Intel Itanium 2 Benchmarks
Pablo writes "Over at VR-Zone we saw some
interesting benchmarks of the upcoming Intel Itanium 2 processor codenamed
McKinley that is on schedule to be launched during second half of this year.
With a faster 3MB on-die L3 cache, 6 instructions/cycle and 6.4GB/s of
bandwidth, it is poised to perform at 1.5-2x of the current Itanium processor.
There is an overview of how the Intel Itanium 2 at 1Ghz clock frequency will
perform against the current Itanium 800Mhz and Sun's Ultra Sparc III RISC
processor."
Not to mention 130 watts of power consumption. And you thought Athlons were hard to cool!
well I'm sorry but all the benchmarks seem to be cache hitters and so run pretty damn fast
real systems are about BANDWIDTH
memory bandwidth/latency is the reason AMD killed the P4 in benchmarks
lets see INTEL go up aganst a SUN on a large oracle DB then I will take notice
really this is where SUN make their money
regards
john jones
I have had the chance to work with a McKinley box for a few months now, and it is with no doubt the fastest chip in the West, especially for some applications like public key crypto algorithms.

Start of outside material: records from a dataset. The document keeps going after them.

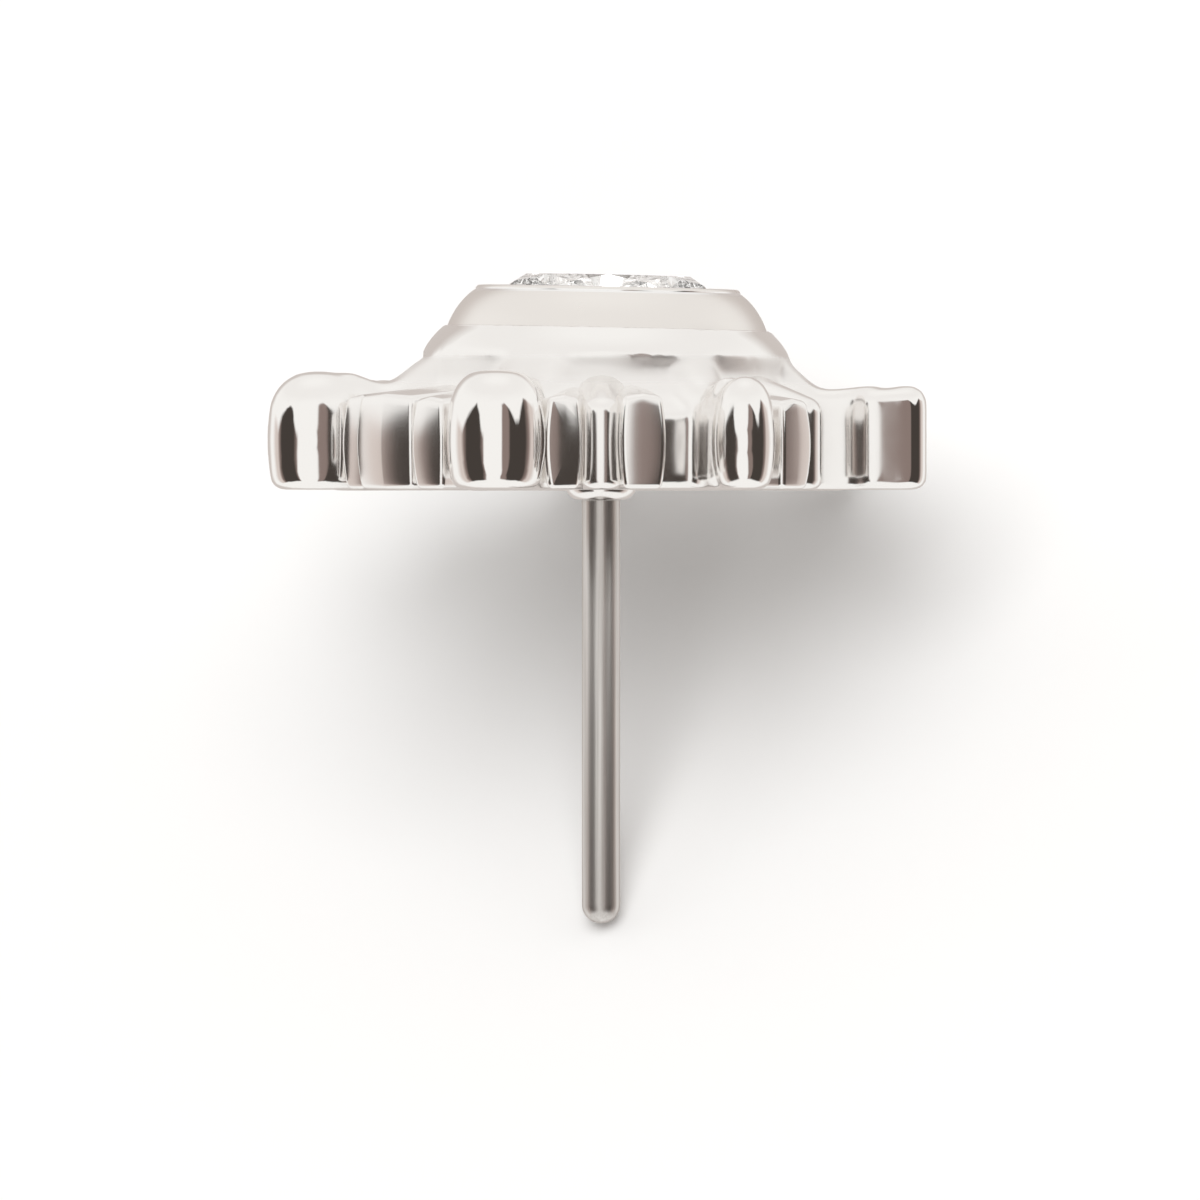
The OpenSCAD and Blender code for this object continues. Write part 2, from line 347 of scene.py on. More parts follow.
def ridge_size(r, half, height, reach, tip_share):
    """Half width and height of a petal's ridge at a distance from the axis."""
    neck = reach - NECK_BACK
    if r > neck:
        widening = min(1, (r - neck) / NECK_LENGTH)
        share = NECK_SHARE + (tip_share - NECK_SHARE) * ease(widening)
    else:
        share = NECK_SHARE + (ROOT_SHARE - NECK_SHARE) * (neck - r) / (neck - ROOT_R)
    dip = max(height - DIP_DROP, min(height, DIP_FLOOR))
    if r > DIP_R:
        rise = min(1, (r - DIP_R) / (reach - CREST_BACK - DIP_R))
        level = dip + (height - dip - RIDGE_BELOW_TIP) * ease(rise)
    else:
        level = dip + (ROOT_H - dip) * ease((DIP_R - r) / (DIP_R - ROOT_R))
    return half * share, level


def petal_ridge(half, height, top_round, reach, tip_share):
    """The ridge, extruded station by station from the cushion to the tip."""
    steps = 20
    end = reach - RIDGE_END_BACK
    stations = [ROOT_R + (end - ROOT_R) * i / steps for i in range(steps + 1)]
    stations.insert(0, ROOT_R - ROOT_SUNK)
    bpy.ops.object.select_all(action="DESELECT")
    bpy.ops.mesh.primitive_plane_add(
        size=1, rotation=(math.pi / 2, 0, 0), location=(0, -stations[0], 0.5)
    )
    bar = bpy.context.object
    bpy.ops.object.transform_apply(location=True, rotation=True)
    wide, tall = ridge_size(ROOT_R, half, height, reach, tip_share)
    place(bar, Matrix.Diagonal((2 * wide, 1, tall, 1)))
    round_top = min(top_round, wide * 0.9)
    for level, width, count in ((tall, round_top, 8), (0, EDGE_ROUND, 3)):
        choose_points(bar, lambda p: abs(p.z - level) < LEVEL_ERROR)
        bpy.ops.mesh.bevel(
            offset=width, segments=count, affect="VERTICES", clamp_overlap=False
        )
        done()
    choose_edges(bar, lambda p: abs(p.x) > wide - LEVEL_ERROR)
    bpy.ops.mesh.subdivide(number_cuts=5)
    done()
    edit(bar, "FACE")
    bpy.ops.mesh.select_all(action="SELECT")
    for before, after in zip(stations, stations[1:]):
        step = {"value": (0, before - after, 0)}
        bpy.ops.mesh.extrude_region_move(TRANSFORM_OT_translate=step)
        new_wide, new_tall = ridge_size(max(after, ROOT_R), half, height, reach, tip_share)
        bpy.ops.transform.resize(
            value=(new_wide / wide, 1, new_tall / tall), center_override=(0, -after, 0)
        )
        wide, tall = new_wide, new_tall
    bpy.ops.mesh.select_all(action="SELECT")
    bpy.ops.mesh.normals_make_consistent(inside=False)
    done()
    arched(bar, height)
    return bar


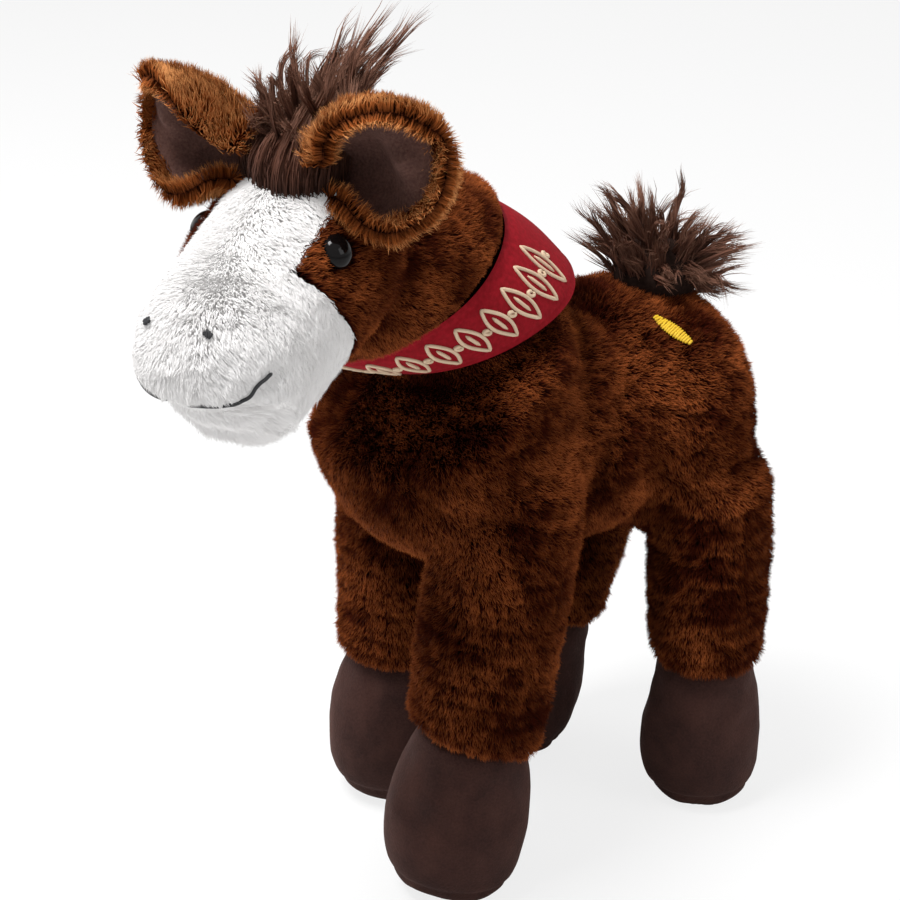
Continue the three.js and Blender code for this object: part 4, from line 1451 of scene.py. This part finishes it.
# Forelock: hair sewn down along the forehead, combed back over the crown into loose wisps
FORELOCK_EDGE = [(4, 27, -16), (9, 27.5, -12), (13, 27.8, -6), (16, 27.6, 0), (17, 27, 4.9), (15, 26.5, 8.5),
                 (11.8, 26.3, 11.2), (6.9, 25.8, 13.4), (0, 25.6, 14), (-7, 25, 12)]
FORELOCK_TIPS = [
    (-41, 59, 4), (-49, 53, -6), (-58, 48, 3), (-30, 56, 9), (-9, 60, -5), (-1, 63, 5), (5, 58, -2),
    (13, 54, -4), (-36, 46, 10), (-22, 52, -12), (8, 50, -14), (-45, 44, -12), (-18, 57, 8),
    (-4, 50, -18), (-30, 44, 2),
]
FORELOCK_GUIDES = 72
FORELOCK_PAD = axes(head_place(1, 26, 0), UP - 0.25 * AHEAD, LEFT)


def forelock():
    """Guides from the sewn edge over the crown to the tips."""
    chance = np.random.default_rng(71)
    edge, tips = route(FORELOCK_EDGE, 200), np.array(FORELOCK_TIPS, float)
    guides = []
    for k in range(FORELOCK_GUIDES):
        foot = edge[int((k + 0.5) / FORELOCK_GUIDES * len(edge))]
        foot = foot + [-2.2 * (k % 3), -1.5, 0] + chance.normal(0, 0.6, 3)
        out = foot - [2, 28, 1]
        bend = foot + 0.3 * out + [-1, 13 + 2 * chance.random(), 0]
        crown = np.array([-16, 42, 1.0]) + 0.25 * out * [0, 0, 1] + chance.normal(0, 3, 3)
        tip = tips[chance.integers(len(tips))] * [0.8, 0.84, 0.8] + chance.normal(0, 2.5, 3)
        guides.append([head_place(*p) for p in (foot, bend, tip if k % 8 == 0 else crown)])
    return guides


def forelock_wisps():
    """Wisps of the forelock, from the crown to each tip."""
    def foot_of(tip):
        return np.array([np.clip(0.3 * tip[0], -14, 5), 34, 0.5 * tip[2]])

    return wisps(FORELOCK_TIPS, lambda p: head_place(*p), foot_of, np.array([1.0, 5.0, 0.0]), 75)


tuft("forelock", "head", forelock(), 2.6, forelock_wisps(), 73, pad(FORELOCK_PAD, (13, 14, 11)))

# Tail: a short spiky tuft that stands on the rump
TAIL_POINT = np.array([0.0, 42.0, 196.0])
TAIL_TIPS = [
    (-28, 31, 3), (-22, 34, -8), (-10, 33, 6), (0, 30, -12), (17, 20, 5), (40, -1, 2), (34, 4, -9),
    (26, -12, 6), (-14, 27, 20), (4, 24, 22), (22, 12, 20), (-12, 26, -22), (8, 24, -22), (26, 10, -20),
    (-26, 18, 12), (-24, 16, -14), (14, 2, 27), (30, -8, 14), (14, 2, -27), (30, -6, -14), (-12, 8, 26),
    (-12, 8, -26), (34, 14, 8), (10, 34, 2),
]
TAIL_GUIDES = 44


def tail():
    """Guides that spread from the rump: one to each tip and some between two tips."""
    chance = np.random.default_rng(83)
    tips = np.array(TAIL_TIPS, float)[:, [2, 0, 1]]
    more = [(tips[a] + (tips[b] - tips[a]) * chance.random()) + chance.normal(0, 3, 3)
            for a, b in chance.integers(0, len(tips), (TAIL_GUIDES, 2))]
    guides = []
    for tip in [*tips, *more]:
        tip = 0.72 * tip
        foot = np.array([0.3 * tip[0], 0.3 * tip[1], -4])
        bend = foot + np.array([0.35 * tip[0], 0.35 * tip[1], 9 + 9 * chance.random()])
        guides.append([TAIL_POINT + p for p in (foot, bend, tip)])
    return guides


def tail_wisps():
    """Wisps of the tail."""
    tips = np.array(TAIL_TIPS)[:, [2, 0, 1]]
    return wisps(tips, lambda p: TAIL_POINT + p, lambda tip: 0.3 * tip, np.array([0.0, 0.0, 3.0]), 85)


tuft("tail", "tail", tail(), 4.0, tail_wisps(), 89, pad((np.eye(3), TAIL_POINT), (15, 15, 13)))

# Camera, light and floor
CAMERA_TARGET = np.array([-17.7, -32.4, 139.8])
CAMERA_AZIMUTH, CAMERA_ELEVATION, CAMERA_DISTANCE = 58, 24, 0.735
CAMERA_LENS, SENSOR_WIDTH = 83.29, 36
LAMP_TARGET = Vector((0, 0, 0.15))
ROOM_LIGHT = 0.37
FLOOR_HALF, FLOOR_GLOW = 3.0, 0.8


def aimed(thing, place, direction):
    """Puts a camera or a lamp in place and turns it in a direction."""
    thing.location = place
    thing.rotation_euler = direction.to_track_quat("-Z", "Y").to_euler()


def camera():
    """The photograph's view: from the left front, looking down a little."""
    data = bpy.data.cameras.new("camera")
    data.lens = CAMERA_LENS
    data.sensor_width = SENSOR_WIDTH
    target = Vector(((CAMERA_TARGET + SHIFT) / 1000).tolist())
    across, ahead = wave(CAMERA_AZIMUTH)
    up, level = wave(CAMERA_ELEVATION)
    back = Vector((across * level, -ahead * level, up))
    thing = placed("camera", data)
    aimed(thing, target + back * CAMERA_DISTANCE, -back)
    bpy.context.scene.camera = thing


def lamp(name, place, size, power):
    """A square soft lamp that faces the toy."""
    data = bpy.data.lights.new(name, "AREA")
    data.size = size
    data.energy = power
    aimed(placed(name, data), place, LAMP_TARGET - Vector(place))


def room(strength):
    """Plain white light all round, and a white background."""
    world = bpy.data.worlds.new("room")
    bpy.context.scene.world = world
    world.use_nodes = True
    nodes = Nodes(world.node_tree)
    path = nodes.node("ShaderNodeLightPath")
    seen, glossy, through = (path.output(f"Is {ray} Ray") for ray in ("Camera", "Glossy", "Transmission"))
    seen = path.sum("MAXIMUM", path.sum("MAXIMUM", seen, glossy), through)
    level = nodes.node("ShaderNodeMapRange", inputs={"Value": seen, "To Min": strength, "To Max": 1})
    nodes.put(world.node_tree.nodes["Background"], {"Color": (1, 1, 1, 1), "Strength": level})


def floor():
    """A pale floor that keeps the toy's shadow."""
    mesh = bpy.data.meshes.new("floor")
    corners = [(x * FLOOR_HALF, y * FLOOR_HALF, 0) for x, y in ((-1, -1), (1, -1), (1, 1), (-1, 1))]
    mesh.from_pydata(corners, [], [(0, 1, 2, 3)])
    finish = Finish("pale_floor", Base_Color=(0.9, 0.9, 0.9, 1), Roughness=0.9)
    path = finish.node("ShaderNodeLightPath")
    glow = finish.node("ShaderNodeEmission", inputs={"Color": (1, 1, 1, 1), "Strength": 1.0})
    plain = Link(finish, finish.shader.outputs[0])
    mixed = finish.node("ShaderNodeMixShader", inputs={0: FLOOR_GLOW * path, 1: plain, 2: glow})
    finish.put(finish.tree.nodes["Material Output"], {"Surface": mixed})
    mesh.materials.append(finish.material)
    placed("floor", mesh)


camera()
lamp("key", (-0.05, -0.45, 1.4), 0.5, 25)
lamp("fill", (-0.9, -0.5, 0.6), 0.9, 3)
lamp("side", (0.9, 0.6, 0.7), 0.6, 3)
room(ROOM_LIGHT)
floor()
bpy.context.scene.view_settings.view_transform = "Standard"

Indeed, McKinley running at 1 GHz can do a 1024-bit private key operation in 0.2 milliseconds - something well beyond any other existing processor. For high-volume secure electronic transactions, McKinley rules.
Site is slightly slashdotted, and most of the data is in gifs. Here's a fact or 2:
Intel's claimed specint2000 and specfp2000 are both about 1.75x the 800MHz itanium. And this with only a 25% clock speedup to 1GHz.
They claim specint2000 is 1.3x Sun Ultrasparc3 1050MHz, and specfp is 2x.
Unfortunately, there is no indication of what the frequency headroom/scalability might be. The main point of the pentium4 architecture is to scale to 4+GHz. Can we assume anything similar for the itanium?
Actually, current compiler technology can probably optimize quite well for a VLIW architecture. The only catch is that for it to work properly, you will need to profile your code. But with that data, a good compiler that can figure out where to optimize shouldn't be that hard to write.
What I really don't get, though, is why no one is focusing on using JITs with these. It strikes me that this is the ideal platform for a JIT, where it can recode parts of the program on-the-fly based on where the bottlenecks are and so forth. I mean, wasn't this the whole point of a just-in-time compiler in the first place? IBM's Java runtime can rival C++ in speed if it is allowed to run for a reasonable length of time, allowing the code to become truly optimized, and since Intel is targeting this thing in a server environment where applications will run for a similarly long length of time I fail to see why they aren't going that route. This has the additional benefit that as our understanding of how to optimize for VLIW improves, the programs do not need to be recompiled, but instead can immediately get the benefit. (I am fully aware that Itanium is supposed to do some of this type of optimization itself, but current specs are utter crap, to put it lightly.)
Interestingly, Sun's MAJC architecture does exactly that, expecting that a JVM or similar virtual machine will run on top. I have no clue what happened to that chip, but it struck me that it had much better potential to kick ass than Intel's Itanium despite having similar designs precisely because it was designed for a JIT to be on top.
The reason they compare to different Sparc is because not all benchmarks are available for the newest one (Sun is playing the game too and is only publishing benchmarks where it serves marketing).
Note that Sun has been cheating on Spec, that's the only way they can make recent Sparcs look competitive. It's a shame that it will force every other vendor to cheat in the same way.
SledgeHammer won't compete with McKinley, but with McKinley's successor, Madison.
Oh, good luck to AMD...
"MIPS is dead on the workstation/server scene, SGI went the Itanium way...MIPS is today almost only for embedded devices."
I'd love to know where people hear these kinds of things! I'd like to find the source and plug it good.
MIPS is SGI's primary platform for their worstation and server product lines. They will shortly be releasing Itanium based servers running Linux but they have stated again and again that MIPS/IRIX and ITANTIUM/LINUX are seperate product lines. Some of SGI's troubles stem from the fact that Intel is 2+ years late brining Itanium to market, they bet the farm on somone elses vaporware instead of their own (H1 & H2).